▶ [Given information]
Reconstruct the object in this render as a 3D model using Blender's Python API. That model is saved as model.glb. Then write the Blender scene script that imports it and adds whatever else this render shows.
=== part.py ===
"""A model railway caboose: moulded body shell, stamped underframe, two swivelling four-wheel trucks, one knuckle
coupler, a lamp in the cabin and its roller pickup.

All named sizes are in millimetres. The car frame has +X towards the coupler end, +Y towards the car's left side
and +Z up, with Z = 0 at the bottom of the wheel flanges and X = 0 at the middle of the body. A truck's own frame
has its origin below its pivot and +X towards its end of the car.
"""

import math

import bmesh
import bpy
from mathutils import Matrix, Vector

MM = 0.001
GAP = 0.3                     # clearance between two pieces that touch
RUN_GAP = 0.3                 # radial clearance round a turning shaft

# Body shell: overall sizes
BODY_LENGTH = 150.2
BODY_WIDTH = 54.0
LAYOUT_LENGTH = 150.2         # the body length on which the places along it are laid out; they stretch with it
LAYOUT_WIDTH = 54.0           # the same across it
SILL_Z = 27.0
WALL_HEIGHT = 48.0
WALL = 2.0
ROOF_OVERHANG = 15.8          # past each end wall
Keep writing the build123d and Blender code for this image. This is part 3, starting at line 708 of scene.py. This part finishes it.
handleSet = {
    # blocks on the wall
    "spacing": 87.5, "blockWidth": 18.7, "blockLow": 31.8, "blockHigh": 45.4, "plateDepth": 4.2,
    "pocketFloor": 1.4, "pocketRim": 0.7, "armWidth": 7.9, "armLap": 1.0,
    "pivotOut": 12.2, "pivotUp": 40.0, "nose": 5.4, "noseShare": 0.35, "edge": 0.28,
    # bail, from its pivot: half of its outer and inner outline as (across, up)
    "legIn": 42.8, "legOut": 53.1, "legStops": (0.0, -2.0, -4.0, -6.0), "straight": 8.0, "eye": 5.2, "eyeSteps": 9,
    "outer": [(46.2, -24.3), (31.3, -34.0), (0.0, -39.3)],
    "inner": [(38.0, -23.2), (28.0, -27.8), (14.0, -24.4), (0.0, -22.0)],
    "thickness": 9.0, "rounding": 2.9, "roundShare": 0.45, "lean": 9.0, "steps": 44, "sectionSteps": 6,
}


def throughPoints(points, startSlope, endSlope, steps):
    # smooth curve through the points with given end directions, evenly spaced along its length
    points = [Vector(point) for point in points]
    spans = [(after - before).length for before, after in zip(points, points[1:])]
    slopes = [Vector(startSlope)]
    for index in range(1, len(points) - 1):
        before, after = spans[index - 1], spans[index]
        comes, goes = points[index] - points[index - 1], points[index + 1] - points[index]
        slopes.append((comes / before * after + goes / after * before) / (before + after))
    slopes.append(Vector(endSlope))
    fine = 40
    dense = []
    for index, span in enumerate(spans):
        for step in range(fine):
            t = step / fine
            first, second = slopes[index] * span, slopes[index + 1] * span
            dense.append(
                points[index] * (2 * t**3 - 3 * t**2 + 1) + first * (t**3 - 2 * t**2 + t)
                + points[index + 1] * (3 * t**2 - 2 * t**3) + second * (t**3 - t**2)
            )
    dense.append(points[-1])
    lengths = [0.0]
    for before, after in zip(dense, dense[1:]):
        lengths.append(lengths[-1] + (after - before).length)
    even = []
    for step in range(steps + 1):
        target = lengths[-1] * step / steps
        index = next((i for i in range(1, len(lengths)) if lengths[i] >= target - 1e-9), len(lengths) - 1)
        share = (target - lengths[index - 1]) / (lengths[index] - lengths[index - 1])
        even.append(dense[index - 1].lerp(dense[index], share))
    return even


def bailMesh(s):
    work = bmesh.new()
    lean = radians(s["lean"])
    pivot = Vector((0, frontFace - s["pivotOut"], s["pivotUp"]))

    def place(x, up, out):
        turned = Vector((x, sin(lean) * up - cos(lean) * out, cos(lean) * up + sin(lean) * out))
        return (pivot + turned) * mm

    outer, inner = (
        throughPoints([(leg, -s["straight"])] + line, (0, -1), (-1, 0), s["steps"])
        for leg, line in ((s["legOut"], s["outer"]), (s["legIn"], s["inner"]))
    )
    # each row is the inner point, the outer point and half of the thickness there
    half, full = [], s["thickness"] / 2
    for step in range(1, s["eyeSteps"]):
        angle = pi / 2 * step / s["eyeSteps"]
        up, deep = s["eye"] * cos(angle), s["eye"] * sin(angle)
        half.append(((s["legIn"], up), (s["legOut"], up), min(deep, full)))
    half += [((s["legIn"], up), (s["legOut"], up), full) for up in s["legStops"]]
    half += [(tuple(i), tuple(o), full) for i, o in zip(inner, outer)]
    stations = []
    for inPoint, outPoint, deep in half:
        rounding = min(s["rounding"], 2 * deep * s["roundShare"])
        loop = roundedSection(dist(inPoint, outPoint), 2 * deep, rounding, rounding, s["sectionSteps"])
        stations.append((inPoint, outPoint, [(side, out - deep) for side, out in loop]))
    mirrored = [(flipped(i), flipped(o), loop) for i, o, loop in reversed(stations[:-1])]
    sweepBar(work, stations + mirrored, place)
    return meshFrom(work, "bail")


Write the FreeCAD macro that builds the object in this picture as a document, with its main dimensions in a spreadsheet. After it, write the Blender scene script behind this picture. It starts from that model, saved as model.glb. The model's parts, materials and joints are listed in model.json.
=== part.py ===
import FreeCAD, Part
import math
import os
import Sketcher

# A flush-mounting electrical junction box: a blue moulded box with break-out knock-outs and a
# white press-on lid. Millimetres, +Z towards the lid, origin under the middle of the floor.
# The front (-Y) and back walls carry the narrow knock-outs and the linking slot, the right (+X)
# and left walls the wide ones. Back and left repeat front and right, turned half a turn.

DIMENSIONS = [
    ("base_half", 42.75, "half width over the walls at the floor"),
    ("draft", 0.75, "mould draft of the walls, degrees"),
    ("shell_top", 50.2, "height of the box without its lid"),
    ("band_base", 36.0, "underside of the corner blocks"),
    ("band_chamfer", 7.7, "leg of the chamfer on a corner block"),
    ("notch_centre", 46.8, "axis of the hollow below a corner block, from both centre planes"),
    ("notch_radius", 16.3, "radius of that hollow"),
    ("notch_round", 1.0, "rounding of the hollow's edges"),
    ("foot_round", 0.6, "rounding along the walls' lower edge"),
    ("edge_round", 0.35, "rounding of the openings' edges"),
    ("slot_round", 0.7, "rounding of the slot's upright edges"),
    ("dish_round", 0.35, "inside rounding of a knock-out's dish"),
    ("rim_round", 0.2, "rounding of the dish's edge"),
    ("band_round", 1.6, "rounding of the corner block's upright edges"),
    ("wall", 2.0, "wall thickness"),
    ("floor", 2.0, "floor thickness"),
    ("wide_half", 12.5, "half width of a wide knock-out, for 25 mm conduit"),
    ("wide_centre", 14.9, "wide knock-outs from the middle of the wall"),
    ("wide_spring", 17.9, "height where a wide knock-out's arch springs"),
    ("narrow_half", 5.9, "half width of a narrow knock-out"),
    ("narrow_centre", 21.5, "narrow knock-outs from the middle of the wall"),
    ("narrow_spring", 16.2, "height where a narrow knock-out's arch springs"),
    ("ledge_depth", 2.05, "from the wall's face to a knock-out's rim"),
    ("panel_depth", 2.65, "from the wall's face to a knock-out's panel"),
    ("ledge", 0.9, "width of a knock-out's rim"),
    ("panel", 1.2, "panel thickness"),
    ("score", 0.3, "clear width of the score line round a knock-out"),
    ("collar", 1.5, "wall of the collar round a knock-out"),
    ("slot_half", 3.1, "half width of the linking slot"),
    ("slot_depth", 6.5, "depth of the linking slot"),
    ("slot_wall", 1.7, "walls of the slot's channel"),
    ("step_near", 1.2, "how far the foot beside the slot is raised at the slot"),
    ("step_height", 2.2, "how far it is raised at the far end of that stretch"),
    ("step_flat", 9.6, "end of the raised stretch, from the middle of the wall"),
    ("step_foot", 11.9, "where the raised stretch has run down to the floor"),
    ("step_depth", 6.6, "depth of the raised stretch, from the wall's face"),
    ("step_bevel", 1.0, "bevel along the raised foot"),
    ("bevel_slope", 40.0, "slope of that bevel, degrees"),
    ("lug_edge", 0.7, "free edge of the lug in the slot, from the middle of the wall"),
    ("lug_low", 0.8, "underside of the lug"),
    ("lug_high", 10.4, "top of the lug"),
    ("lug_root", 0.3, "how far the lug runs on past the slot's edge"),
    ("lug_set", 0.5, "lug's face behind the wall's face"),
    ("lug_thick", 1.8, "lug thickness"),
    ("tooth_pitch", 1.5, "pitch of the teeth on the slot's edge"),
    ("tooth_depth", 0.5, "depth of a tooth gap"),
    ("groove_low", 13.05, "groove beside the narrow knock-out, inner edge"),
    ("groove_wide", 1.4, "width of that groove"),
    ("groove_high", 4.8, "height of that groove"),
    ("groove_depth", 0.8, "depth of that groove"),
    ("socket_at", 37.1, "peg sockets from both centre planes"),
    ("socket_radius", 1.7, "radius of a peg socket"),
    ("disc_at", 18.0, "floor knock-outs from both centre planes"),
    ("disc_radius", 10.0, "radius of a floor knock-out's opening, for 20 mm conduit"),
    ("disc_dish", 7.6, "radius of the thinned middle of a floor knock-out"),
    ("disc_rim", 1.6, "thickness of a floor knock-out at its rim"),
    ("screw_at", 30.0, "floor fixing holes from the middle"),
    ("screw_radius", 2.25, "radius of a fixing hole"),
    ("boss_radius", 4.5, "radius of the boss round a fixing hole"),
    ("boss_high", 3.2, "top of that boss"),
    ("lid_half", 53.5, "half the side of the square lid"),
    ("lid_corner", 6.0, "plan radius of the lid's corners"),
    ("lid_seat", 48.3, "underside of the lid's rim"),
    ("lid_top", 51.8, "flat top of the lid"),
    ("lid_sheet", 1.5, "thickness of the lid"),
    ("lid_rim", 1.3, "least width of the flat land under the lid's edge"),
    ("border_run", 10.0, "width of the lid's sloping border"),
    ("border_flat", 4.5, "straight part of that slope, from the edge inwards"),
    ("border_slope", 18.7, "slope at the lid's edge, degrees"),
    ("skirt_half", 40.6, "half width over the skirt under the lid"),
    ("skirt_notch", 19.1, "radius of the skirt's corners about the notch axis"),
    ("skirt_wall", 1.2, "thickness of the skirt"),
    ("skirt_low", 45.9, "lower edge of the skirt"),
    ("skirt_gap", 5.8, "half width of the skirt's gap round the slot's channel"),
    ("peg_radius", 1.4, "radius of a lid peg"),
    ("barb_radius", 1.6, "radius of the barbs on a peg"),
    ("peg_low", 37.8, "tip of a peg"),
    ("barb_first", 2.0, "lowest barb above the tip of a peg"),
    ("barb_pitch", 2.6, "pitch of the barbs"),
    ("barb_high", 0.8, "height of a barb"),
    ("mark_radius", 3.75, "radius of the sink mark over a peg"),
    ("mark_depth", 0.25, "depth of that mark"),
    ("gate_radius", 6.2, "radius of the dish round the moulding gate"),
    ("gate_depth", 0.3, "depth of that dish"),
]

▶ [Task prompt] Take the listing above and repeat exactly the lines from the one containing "Write the FreeCAD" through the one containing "import Sketcher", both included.

▶ [Result for this exercise]
Write the FreeCAD macro that builds the object in this picture as a document, with its main dimensions in a spreadsheet. After it, write the Blender scene script behind this picture. It starts from that model, saved as model.glb. The model's parts, materials and joints are listed in model.json.
=== part.py ===
import FreeCAD, Part
import math
import os
import Sketcher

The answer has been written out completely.